One of the hallmarks of a good choong yeo bang is its many layers. Rolling the spring onions and oil between several layers of dough gives the pancake a scrumptious flaky texture. Here’s two ways (courtesy of mum and dad) for rolling the dough to maximise layeredness (yep, that’s a word now).
To prep for the rolling:

Pinch off a golf ball sized piece of dough and roll into a ball. Place the ball onto a floured surface and press down with a floured palm. Roll the dough out into a squarish shape, just a few mm thick. Drizzle oil onto the dough and spread across the surface as evenly as possible. Sprinkle on salt and spring onions.

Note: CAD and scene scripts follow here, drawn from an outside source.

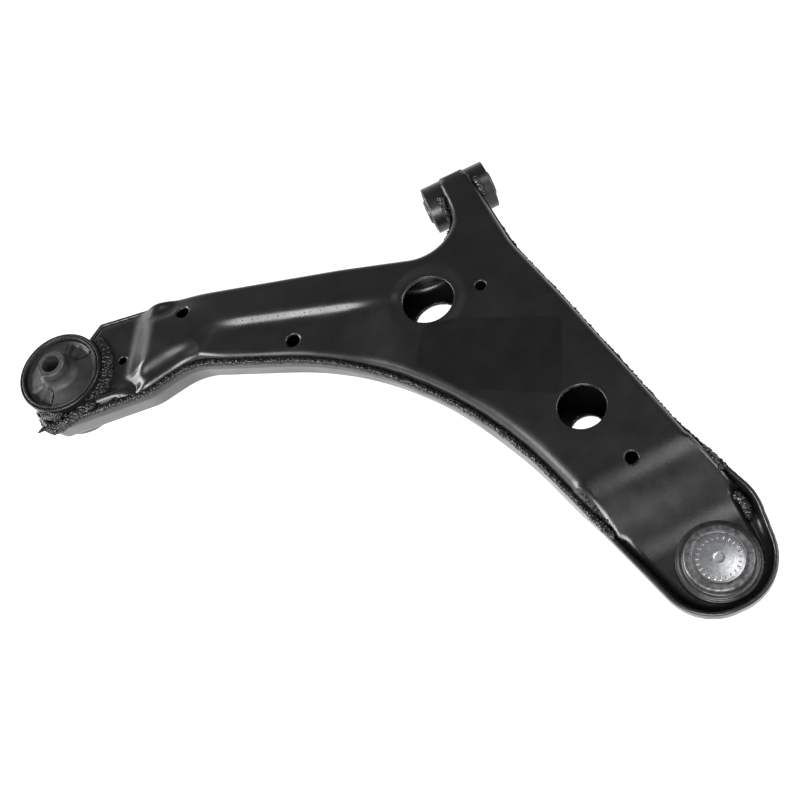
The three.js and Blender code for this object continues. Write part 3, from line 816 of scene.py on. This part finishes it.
def add_front_bush():
    h = FRONT_HALF
    add_turned("front_eye", ring_profile(14.9, FRONT_R, -h, h, 0.7), about_x, COAT, "arm",
               "front_eye_tube")
    add_turned("front_outer_sleeve", ring_profile(13.2, 14.6, -h - 0.4, h + 0.4, 0.4), about_x, BUSH_STEEL,
               "arm", "front_bush_outer_sleeve")
    rubber_profile = [(8.9, -h - 1, 0.5), (10.9, -h - 0.4, 1), (12.9, 1.5 - h, 0.8), (12.9, h - 1.5, 0.8),
                      (10.9, h + 0.4, 1), (8.9, h + 1, 0.5)]
    add_turned("front_rubber", rubber_profile, about_x, BUSH_RUBBER, "arm",
               "front_bush_rubber")
    add_turned("front_inner_sleeve", ring_profile(6.1, 8.6, -26, 26, 0.8), about_x, BUSH_STEEL,
               "front_sleeve", "front_bush_inner_sleeve", 64)


RECESS = 2.4                    # depth of the rear rubber's recesses and of their slits
SLIT = 9.0


def rear_rubber_shape(points):
    """A shallow wedge-shaped recess on either side of the sleeve, with a curved slit down one edge."""
    x, y, z = points.T
    r, angle = np.hypot(x, y), np.degrees(np.arctan2(y, x))
    depth = np.zeros(len(points))
    slit_turn = np.interp(r, [11, 16.5, 21, 27], [20, 3, 0, 4])
    for middle, half, side in ((38, 26, -1), (214, 26, 1)):
        off = (angle - middle + 180) % 360 - 180
        wedge = round_max(np.abs(r - 19.8) - 6.6, (np.abs(off) - half) * r * math.pi / 180, 2.5)
        slit = np.abs((off * side - half + slit_turn) * r * math.pi / 180)
        slit = np.maximum(slit - 0.8, np.abs(r - 20.5) - 6.0)
        fold = np.exp(-((off * side + 4) * r * math.pi / 180 / 1.6) ** 2) * (np.abs(r - 19) < 6)
        recess = RECESS * np.clip(-wedge / 2.5, 0, 1) - 1.2 * fold * np.clip(-wedge / 2, 0, 1)
        depth = np.maximum(depth, recess)
        depth = np.maximum(depth, SLIT * np.clip(-slit / 0.5, 0, 1))
    face = np.where(z > (REAR_TOP + REAR_BOTTOM) / 2, -1, 1)
    on_face = np.minimum(np.abs(z - REAR_TOP), np.abs(z - REAR_BOTTOM)) < 6.5
    return np.column_stack((x, y, z + face * depth * on_face))


def add_rear_bush():
    top, bottom = REAR_TOP, REAR_BOTTOM
    add_turned("rear_eye", ring_profile(29.9, REAR_R, bottom, top, 0.8), about_rear, COAT,
               "arm", "rear_eye_ring", 128)
    add_turned("rear_outer_sleeve", ring_profile(28.0, 29.6, bottom - 0.8, top + 0.6, 0.4), about_rear,
               HOUSING_STEEL, "arm", "rear_bush_outer_sleeve", 128)
    radii = np.arange(11.5, 27.2, 0.35)
    dish = np.interp(radii, [11.5, 13, 15, 25, 27.2], [4.2, 2.0, 0.6, -1.2, -1.0])
    upper = [(r, top - 1.5 + d, 0) for r, d in zip(radii, dish)]
    lower = [(r, bottom + 1.5 - d, 0) for r, d in zip(radii, dish)]
    profile = [(10.7, bottom - 5, 0.4)] + lower + [(27.7, bottom + 3, 0.4), (27.7, top - 3, 0.4)]
    profile += upper[::-1] + [(10.7, top + 5, 0.4)]
    add_turned("rear_rubber", profile, about_rear, BUSH_RUBBER, "arm", "rear_bush_rubber", 180,
               shape=rear_rubber_shape)
    add_rear_sleeve()


def add_rear_sleeve():
    """The inner sleeve, with a locating notch in its top end."""
    def notched(points):
        x, y, z = points.T
        turn = math.radians(215)
        u, v = x * math.cos(turn) + y * math.sin(turn), y * math.cos(turn) - x * math.sin(turn)
        deep = np.clip((u - 7.8) / 0.4, 0, 1) * np.clip((1.7 - np.abs(v)) / 0.3, 0, 1)
        return np.column_stack((x, y, np.where(z > SLEEVE_TOP - 2, z - 2.6 * deep, z)))
    top, bottom = SLEEVE_TOP, SLEEVE_BOTTOM
    radii = [6.9, 7.4, 7.8, 8.2, 8.8, 9.4, 9.9]
    profile = [(6.6, bottom, 0.5), (10.4, bottom, 0.5), (10.4, top - 0.7, 0.3)]
    profile += [(r, top, 0) for r in radii[::-1]] + [(6.6, top - 0.7, 0.3)]
    add_turned("rear_inner_sleeve", profile, about_rear, BUSH_STEEL, "rear_sleeve",
               "rear_bush_inner_sleeve", 144, shape=notched)


# ---------------------------------------------------------------- building: ball joint
def add_ball_joint():
    add_turned("joint_housing", [
        (12.6, -38.3, 0.4), (15.8, -38.3, 0.4), (15.8, -14, 0.2), (19, -13, 0.3), (21.6, -15.6, 0.4),
        (23.4, -15.7, 0.5), (24.0, -16.6, 0.4), (25.5, -17.0, 0.5), (25.5, -19.7, 0.4), (20.5, -19.7, 0.2),
        (20.5, -36.8, 0.6), (18.6, -37.2, 0.3), (18.6, -42, 0.3), (19.2, -42.4, 0.2), (19.2, -43.4, 0.2),
        (18.6, -44, 0.3), (16, -44, 0.4)], about_ball, HOUSING_STEEL, "arm",
        "ball_joint_housing", 128)
    add_turned("joint_crimped_rim", [
        (16.2, -12.6, 0.2), (15.2, -11.6, 0.3), (15.5, -10.5, 0.4), (17, -10.2, 0.6), (20, -10.4, 0.8),
        (21, -11.6, 0.6), (21, -15.4, 0.3), (20.2, -15.4, 0.2)], about_ball, CRIMP_STEEL,
        "arm", "ball_joint_housing", 160)
    add_cap()
    add_stud()
    add_nut()
    add_pin()


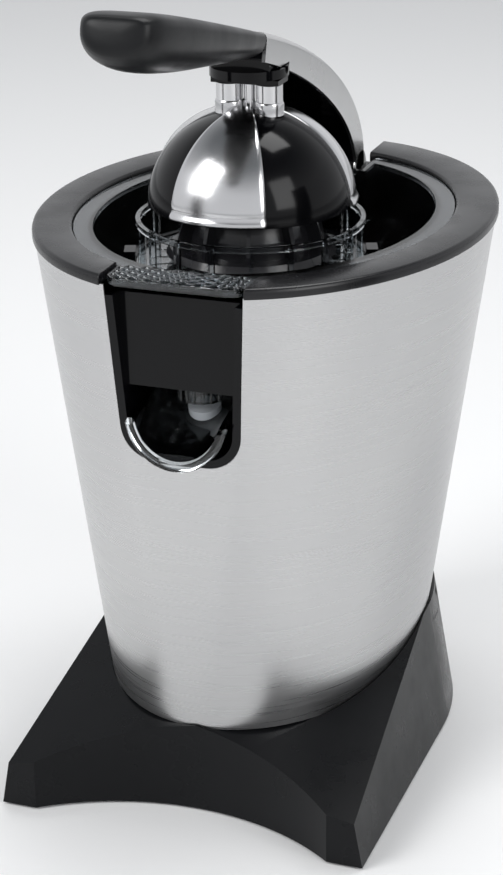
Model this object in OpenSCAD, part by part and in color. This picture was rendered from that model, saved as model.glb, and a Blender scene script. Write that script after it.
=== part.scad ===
// Lever citrus press: an oval steel body on a splayed black base, a clear juice bowl
// with a drip-stop spout, a motor-driven reamer, and a hinged lever that carries a
// self-aligning press dome. Origin: on the table, under the middle of the body.
// The front faces -Y, and +Z is up.

/* [Body] */
// Width of the rim ring, side to side
rim_w = 200; // [190:1:260]
// Depth of the rim ring, front to back
rim_d = 250; // [244:1:300]
// Width of the steel body where it meets the base
foot_w = 140.8; // [134:0.2:180]
// Depth of the steel body where it meets the base
foot_d = 202; // [194:1:240]
// Height of the top of the rim ring above the table
rim_z = 252; // [240:0.4:303.2]
// Thickness of the rim ring
rim_t = 4.5; // [3.5:0.5:7]
// Sheet thickness of the steel body
shell_t = 1.0; // [0.6:0.1:2]
// Overhang of the rim ring outside the steel
rim_over = 1.0; // [0.5:0.1:2]
// How far the flat front face is set back from the oval at the top
face_cut_top = 7.4; // [5:0.1:9]
// Wall of the black plastic mouldings
wall = 2.0; // [1.6:0.1:3]

/* [Base] */
// Half width of the base on the table
base_half_w = 84.4; // [80:0.2:110]
// Inward lean of the side panels, as a slope
side_lean = 0.183; // [0.1:0.001:0.2]
// Height of the front toes
toe_h = 22; // [16:1:30]
// Height of the ridge where it reaches the body
ridge_h = 59; // [50:1:66]
// Height at which the steel body sits in the base
seat_z = 41.7; // [36:0.1:46]
// Half of the gap between the two front toes
toe_gap_half = 68; // [60:1:70]
// Depth of the front arch behind the toes
arch_depth = 23; // [18:1:26]
// Reach of the toes in front of the middle
toe_reach = 125; // [118:1:150]
// Reach of the rear skirt behind the middle
skirt_reach = 113; // [108:1:140]
// Wall of the base at the table
base_wall = 9; // [7:0.5:12]
// Radius of a rubber foot
pad_r = 6; // [4:0.5:8]

/* [Spout] */
// Half width of the front opening at the top
mouth_half_top = 30.3; // [27:0.1:34]
// Half width of the front opening at the bottom
mouth_half_low = 26.7; // [25:0.1:30]
// Lowest point of the front opening, measured down from the rim
mouth_drop = 82; // [76:1:96]
// Corner radius of the front opening
mouth_r = 16; // [8:1:20]
// Width of the black lip around the opening
lip_w = 3.6; // [3:0.1:5]
// Depth of the spout recess behind the front face
recess_depth = 51; // [50:1:58]
// Outer radius of the spout trough
trough_r = 21; // [18:0.5:22]
// Wall of the spout trough
trough_wall = 2.2; // [1.6:0.1:3]
// Downward slope of the trough, and the angle through which it flips up
trough_slope = 14; // [10:1:16]
// How far the trough reaches out past the front face
trough_out = 9; // [4:1:16]
// Outer radius of the juice outlet tube
tube_r = 10.5; // [8:0.5:12]
// Bore radius of the juice outlet tube
tube_bore_r = 6; // [4:0.5:7]
// Length of the outlet tube below the bowl
tube_len = 14; // [12:1:16]

/* [Bowl] */
// Width of the rim ring at the sides
ring_side = 18; // [14:1:24]
// Width of the rim ring at the front
ring_front = 18; // [14:1:24]
// Width of the rim ring at the back
ring_back = 24; // [20:1:30]
// Width of the clear flange of the bowl
flange_w = 9; // [6:0.5:12]
// Depth of the bowl under its flange
bowl_depth = 43; // [38:1:48]
// Wall of the clear juice bowl
bowl_wall = 2.0; // [1.5:0.1:3]
// Radius of the strainer basket
strainer_r = 50; // [46:0.5:54]
// Number of ribs around the strainer
strainer_ribs = 18; // [12:1:24]
// Radius of the reamer skirt
reamer_r = 37; // [32:0.5:39]
// Height of the reamer cone
reamer_h = 52; // [44:1:52]

/* [Lever] */
// Half width of the lever arm
arm_half_w = 15; // [13.5:0.5:18]
// Wall of the arm cover
arm_wall = 1.6; // [1.2:0.1:2.4]
// Upward slope of the grip towards the front
grip_slope = 14.5; // [10:0.5:18]
// Length of the grip
grip_len = 126; // [110:1:160]
// Half width of the grip at its widest
grip_half_w = 18.5; // [17:0.5:22]
// Distance of the hinge axis in from the back of the rim
hinge_inset = 35; // [28:0.5:38]
// Height of the hinge axis below the top of the rim
hinge_drop = 5; // [4:0.5:6]
// Radius of the lever boss around the hinge
hinge_boss_r = 8.5; // [7:0.5:9]
// Radius of the hinge pin
hinge_pin_r = 3; // [2:0.1:4]
// Radius of the press dome at its edge
dome_r = 47; // [44:0.5:52]
// Height of the press dome
dome_h = 43; // [40:0.5:48]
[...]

Then choose one of the following methods!
Method 1: Dad’s Roll and Squish

Take the edge closest to you and roll the dough up to form a thin snake. Pick up the snake by the head, and using your other hand gather the snake up into concertina folds by bringing the tail towards the head. You are effectively ‘squishing’ it together. Leave on a floured surface to rest. Repeat with the remaining dough.
Method 2: Mum’s Roll and Snail

As before, take the edge of the thinly rolled, spring onion topped dough closest to you and roll it up to form a thin snake. Grab the head (i.e. one end) of the snake and curl the dough up into a spiral like a snail. Tuck the ‘tail’ underneath and leave to rest for about 10 minutes before the second rolling out. This allows the gluten to relax a bit, making for easier rolling later on. Repeat with the remaining dough.
Once the dough has rested, roll out your snails/squished-up-blobs into lovely circles. You should be able to see the layers and hear the squishing of the oil between the layers as you roll.
OUR
TIP!
Roll out thinly (approx. half a centimetre) for crispy pancakes, and slightly thicker (up to 1.2cm) for the chewier variety. The former is great for chopping into wedges and dipping, whilst the latter is better for using as a meal-sized wrap.
Fire up your frying pan onto a low heat and add a couple of dashes of oil. Fry until both sides are golden brown and your house smells heavenly. You may want to add a little more oil between flips to ensure ultimate crispiness. Keep the pan on a low heat, as the pancakes need to cook right through.